The regulator said: "We were informed that fake CVs, inconsistent references and previous employers being reluctant to provide references were common in India."

On top of this, the FSA also said staff training was "generally poor" and urged firms to do more to ensure staff are equipped to identify and report potential financial crime risks.

An FSA spokeswoman said the review was aimed at helping firms understand how having an offshore centre affects firms responsibilities. She added: "Whatever security processes or compliance measures you apply to your business in UK, firm must makes sure those standards are also being applied to the business elsewhere.""

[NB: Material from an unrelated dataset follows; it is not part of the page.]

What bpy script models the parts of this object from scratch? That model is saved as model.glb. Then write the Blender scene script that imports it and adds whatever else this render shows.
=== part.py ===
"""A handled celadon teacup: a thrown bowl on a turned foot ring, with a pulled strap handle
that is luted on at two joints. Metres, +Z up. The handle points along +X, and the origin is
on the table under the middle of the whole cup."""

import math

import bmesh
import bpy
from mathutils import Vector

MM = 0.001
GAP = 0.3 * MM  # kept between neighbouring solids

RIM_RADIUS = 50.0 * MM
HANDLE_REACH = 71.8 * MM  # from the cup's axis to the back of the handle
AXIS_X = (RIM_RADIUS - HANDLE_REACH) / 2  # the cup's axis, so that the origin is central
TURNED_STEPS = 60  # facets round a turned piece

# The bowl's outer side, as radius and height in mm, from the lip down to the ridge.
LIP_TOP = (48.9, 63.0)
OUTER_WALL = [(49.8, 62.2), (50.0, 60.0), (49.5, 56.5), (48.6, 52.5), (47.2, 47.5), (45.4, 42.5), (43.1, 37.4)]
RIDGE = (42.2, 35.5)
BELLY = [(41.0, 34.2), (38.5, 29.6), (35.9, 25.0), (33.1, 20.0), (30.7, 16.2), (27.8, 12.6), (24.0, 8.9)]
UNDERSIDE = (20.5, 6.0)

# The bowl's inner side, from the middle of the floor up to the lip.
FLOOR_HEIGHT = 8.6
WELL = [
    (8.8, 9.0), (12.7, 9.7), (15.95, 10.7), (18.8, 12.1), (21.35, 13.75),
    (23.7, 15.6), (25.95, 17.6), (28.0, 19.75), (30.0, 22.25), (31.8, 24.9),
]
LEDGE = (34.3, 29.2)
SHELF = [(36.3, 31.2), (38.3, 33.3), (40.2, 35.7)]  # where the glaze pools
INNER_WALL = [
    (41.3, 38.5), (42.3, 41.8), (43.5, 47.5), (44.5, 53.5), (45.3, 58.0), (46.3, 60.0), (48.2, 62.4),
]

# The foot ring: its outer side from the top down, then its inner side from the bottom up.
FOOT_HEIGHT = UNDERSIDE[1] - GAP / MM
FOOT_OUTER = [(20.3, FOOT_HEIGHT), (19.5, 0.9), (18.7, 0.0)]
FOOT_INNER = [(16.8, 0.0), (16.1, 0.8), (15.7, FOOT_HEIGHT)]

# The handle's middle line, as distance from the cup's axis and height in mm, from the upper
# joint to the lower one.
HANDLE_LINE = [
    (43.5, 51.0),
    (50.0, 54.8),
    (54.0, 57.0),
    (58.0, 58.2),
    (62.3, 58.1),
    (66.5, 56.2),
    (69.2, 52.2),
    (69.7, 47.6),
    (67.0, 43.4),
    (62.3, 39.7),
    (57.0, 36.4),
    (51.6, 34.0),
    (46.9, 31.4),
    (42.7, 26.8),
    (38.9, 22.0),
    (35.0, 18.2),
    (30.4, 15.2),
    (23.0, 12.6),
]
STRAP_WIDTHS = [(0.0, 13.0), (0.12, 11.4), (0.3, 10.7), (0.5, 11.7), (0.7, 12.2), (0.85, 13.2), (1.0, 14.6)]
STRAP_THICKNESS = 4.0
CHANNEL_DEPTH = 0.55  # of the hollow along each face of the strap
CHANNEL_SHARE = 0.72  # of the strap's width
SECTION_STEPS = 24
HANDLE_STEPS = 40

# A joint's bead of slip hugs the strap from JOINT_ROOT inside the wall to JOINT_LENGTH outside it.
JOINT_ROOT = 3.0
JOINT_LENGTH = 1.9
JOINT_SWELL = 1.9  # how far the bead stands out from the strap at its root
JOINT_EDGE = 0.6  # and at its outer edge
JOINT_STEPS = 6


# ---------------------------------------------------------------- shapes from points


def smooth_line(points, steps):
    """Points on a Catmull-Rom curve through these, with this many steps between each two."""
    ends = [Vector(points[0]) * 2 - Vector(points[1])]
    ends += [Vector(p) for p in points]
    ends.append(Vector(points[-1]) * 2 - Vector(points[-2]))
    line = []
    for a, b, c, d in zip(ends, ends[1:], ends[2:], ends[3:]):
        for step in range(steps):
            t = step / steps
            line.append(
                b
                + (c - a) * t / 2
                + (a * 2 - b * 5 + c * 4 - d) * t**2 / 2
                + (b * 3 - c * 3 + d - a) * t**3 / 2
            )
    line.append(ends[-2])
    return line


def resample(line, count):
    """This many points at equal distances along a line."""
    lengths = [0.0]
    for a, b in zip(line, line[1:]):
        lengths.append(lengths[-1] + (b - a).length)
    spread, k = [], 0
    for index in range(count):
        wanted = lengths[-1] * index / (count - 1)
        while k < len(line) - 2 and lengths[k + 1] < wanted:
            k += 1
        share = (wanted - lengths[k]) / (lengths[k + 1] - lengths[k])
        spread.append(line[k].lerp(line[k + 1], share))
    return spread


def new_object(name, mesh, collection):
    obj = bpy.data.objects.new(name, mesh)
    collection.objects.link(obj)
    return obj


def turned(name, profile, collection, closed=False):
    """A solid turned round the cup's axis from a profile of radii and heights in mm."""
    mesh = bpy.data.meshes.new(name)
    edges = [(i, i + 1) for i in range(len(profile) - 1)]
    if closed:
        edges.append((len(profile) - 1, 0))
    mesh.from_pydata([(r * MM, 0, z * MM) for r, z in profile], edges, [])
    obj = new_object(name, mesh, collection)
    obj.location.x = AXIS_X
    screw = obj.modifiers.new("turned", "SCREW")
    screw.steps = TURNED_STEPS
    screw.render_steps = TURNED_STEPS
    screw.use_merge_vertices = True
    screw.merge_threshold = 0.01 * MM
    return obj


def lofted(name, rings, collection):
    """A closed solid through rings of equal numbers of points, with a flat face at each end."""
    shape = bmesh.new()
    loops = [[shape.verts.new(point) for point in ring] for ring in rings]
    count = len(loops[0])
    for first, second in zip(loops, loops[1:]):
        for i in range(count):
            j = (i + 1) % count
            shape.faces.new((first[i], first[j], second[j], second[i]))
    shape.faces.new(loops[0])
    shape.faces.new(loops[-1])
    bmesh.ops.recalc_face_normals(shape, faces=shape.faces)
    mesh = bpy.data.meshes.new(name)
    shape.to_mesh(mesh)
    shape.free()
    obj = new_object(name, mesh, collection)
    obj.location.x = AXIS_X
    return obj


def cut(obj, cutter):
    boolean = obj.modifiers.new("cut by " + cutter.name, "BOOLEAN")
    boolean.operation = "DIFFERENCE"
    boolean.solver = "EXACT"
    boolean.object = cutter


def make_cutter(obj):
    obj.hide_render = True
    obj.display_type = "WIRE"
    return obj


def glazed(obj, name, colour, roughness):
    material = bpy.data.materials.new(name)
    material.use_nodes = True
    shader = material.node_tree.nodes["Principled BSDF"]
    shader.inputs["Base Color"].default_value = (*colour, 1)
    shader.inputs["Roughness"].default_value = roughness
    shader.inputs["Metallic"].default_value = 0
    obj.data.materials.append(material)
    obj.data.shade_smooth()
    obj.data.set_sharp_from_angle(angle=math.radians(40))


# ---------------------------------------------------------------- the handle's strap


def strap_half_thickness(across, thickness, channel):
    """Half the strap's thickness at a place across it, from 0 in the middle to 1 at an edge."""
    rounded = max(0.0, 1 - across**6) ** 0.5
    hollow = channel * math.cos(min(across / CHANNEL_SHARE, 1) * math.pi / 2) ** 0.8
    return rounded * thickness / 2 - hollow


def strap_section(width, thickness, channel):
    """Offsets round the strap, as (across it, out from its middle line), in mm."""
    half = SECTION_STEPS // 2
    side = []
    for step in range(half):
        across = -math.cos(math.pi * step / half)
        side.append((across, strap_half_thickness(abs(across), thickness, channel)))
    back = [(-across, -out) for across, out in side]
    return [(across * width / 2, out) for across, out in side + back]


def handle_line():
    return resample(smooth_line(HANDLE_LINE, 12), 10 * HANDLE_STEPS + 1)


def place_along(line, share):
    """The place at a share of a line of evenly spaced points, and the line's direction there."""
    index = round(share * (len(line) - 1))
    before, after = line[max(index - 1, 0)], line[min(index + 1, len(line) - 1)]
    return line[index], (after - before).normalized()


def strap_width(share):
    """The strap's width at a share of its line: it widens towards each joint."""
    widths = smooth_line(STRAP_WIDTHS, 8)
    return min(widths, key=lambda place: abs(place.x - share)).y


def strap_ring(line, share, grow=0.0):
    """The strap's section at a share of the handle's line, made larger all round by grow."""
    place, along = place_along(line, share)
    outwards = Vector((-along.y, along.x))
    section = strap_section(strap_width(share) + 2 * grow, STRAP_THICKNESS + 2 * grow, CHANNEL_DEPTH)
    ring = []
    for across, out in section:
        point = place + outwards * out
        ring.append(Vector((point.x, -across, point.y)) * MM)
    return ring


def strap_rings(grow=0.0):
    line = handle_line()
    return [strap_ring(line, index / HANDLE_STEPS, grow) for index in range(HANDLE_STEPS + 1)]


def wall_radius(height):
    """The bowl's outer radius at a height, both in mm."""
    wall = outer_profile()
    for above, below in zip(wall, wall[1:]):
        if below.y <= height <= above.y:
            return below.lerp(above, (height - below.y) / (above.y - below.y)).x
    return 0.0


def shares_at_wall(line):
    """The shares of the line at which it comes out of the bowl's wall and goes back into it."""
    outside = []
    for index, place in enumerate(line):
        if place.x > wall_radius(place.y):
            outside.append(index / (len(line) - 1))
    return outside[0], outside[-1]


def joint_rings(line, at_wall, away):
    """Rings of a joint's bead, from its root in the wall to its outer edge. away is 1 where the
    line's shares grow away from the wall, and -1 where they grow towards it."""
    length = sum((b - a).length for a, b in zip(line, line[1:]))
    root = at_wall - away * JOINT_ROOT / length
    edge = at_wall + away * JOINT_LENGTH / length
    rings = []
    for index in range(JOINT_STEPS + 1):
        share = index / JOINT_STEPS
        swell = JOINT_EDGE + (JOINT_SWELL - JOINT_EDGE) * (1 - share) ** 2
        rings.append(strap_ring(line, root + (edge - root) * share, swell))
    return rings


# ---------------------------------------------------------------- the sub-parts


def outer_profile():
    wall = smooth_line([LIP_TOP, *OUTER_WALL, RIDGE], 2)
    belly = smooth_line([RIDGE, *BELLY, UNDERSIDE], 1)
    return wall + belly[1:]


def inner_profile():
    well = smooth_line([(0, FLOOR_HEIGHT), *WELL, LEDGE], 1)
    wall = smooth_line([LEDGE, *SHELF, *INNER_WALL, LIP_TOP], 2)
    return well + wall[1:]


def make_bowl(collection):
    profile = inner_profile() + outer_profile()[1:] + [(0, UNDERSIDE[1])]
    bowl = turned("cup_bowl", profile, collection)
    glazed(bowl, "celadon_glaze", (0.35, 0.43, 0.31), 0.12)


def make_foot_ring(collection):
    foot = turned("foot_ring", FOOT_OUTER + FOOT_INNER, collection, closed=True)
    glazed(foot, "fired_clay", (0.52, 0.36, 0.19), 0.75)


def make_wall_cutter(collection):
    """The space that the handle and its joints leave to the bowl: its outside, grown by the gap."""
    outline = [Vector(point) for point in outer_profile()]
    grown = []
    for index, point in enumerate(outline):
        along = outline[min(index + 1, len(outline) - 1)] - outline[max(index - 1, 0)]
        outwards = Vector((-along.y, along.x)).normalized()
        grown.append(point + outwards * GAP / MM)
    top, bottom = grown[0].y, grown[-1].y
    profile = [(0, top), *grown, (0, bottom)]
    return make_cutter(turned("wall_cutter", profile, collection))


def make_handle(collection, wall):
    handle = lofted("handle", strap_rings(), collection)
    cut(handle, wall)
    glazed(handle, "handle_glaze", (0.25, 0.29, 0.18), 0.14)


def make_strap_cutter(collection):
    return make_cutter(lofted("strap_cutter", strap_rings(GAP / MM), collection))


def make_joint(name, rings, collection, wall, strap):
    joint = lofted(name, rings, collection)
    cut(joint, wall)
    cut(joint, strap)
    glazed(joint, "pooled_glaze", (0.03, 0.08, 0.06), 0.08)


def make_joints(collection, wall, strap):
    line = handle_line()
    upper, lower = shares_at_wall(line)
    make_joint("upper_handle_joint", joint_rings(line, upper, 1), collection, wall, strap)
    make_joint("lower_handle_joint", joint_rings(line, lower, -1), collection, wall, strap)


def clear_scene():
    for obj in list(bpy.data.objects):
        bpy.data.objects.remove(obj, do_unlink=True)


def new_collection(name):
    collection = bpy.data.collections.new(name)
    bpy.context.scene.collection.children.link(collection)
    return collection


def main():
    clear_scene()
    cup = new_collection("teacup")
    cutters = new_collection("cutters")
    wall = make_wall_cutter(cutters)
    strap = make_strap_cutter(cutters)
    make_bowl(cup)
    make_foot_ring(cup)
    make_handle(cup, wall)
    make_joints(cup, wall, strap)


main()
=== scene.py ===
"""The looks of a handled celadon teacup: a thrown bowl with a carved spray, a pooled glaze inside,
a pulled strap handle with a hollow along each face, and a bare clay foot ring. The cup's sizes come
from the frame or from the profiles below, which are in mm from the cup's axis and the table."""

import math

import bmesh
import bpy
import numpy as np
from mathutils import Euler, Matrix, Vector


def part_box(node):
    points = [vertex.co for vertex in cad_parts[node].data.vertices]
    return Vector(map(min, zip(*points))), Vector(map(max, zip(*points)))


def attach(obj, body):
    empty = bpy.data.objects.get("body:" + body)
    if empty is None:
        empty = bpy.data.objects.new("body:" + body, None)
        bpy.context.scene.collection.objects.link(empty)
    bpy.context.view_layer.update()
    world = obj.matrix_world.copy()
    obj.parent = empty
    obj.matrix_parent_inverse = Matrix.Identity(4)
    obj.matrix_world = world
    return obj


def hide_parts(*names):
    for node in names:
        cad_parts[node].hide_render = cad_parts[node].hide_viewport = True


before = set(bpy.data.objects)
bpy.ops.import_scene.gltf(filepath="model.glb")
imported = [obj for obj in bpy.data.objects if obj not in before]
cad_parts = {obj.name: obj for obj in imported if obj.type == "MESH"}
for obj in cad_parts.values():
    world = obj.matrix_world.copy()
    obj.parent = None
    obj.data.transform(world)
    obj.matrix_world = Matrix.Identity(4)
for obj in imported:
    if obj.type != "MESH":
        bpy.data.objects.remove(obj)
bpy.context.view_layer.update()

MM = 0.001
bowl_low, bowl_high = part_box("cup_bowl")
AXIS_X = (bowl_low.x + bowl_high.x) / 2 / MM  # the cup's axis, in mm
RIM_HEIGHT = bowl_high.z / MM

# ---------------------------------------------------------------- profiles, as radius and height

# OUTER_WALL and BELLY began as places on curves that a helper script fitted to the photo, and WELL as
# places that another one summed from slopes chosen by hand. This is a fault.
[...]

The thing that amazes me is it has taken so long to get to this position. This blog has covered some of the failings in onshore contact centres (see "Call centre worker gaoled for data theft" or "Security, Call Centres and Fraud", for example) and the BBC has highlighted a number of examples in the offshore area (see "Indian Call Centre Fraud and the BBC News"). It's been an area of huge consumer concern and one of the focal points of the opposition to offshoring.

I still believe offshoring has a role to play but it has to be done in a way that complies with UK security standards and where the threat is no greater than onshore. It is no use getting customers to check a waiver box agreeing to their data being handled outside of the EU and thinking that is an end to the matter.

This also highlights one of the great fallacies in offshoring, that it is just a cheaper way of delivering a call centre with the value proposition of "your mess for less". I've long argued that offshoring for cost reasons only is a mistake (see "The comming death of Indian Outsourcing" or "Onshore, Offshore & Internet Resilliency" for examples) and that offshoring for cost has significant risks in areas outside of security such as brand perception and customer experience..

Longer term, I think offshoring still has great potential for businesses who want to provide 24hr customer service through a follow the sun model, but this story is another nail in the coffin for those who see outsourcing as a cost saving.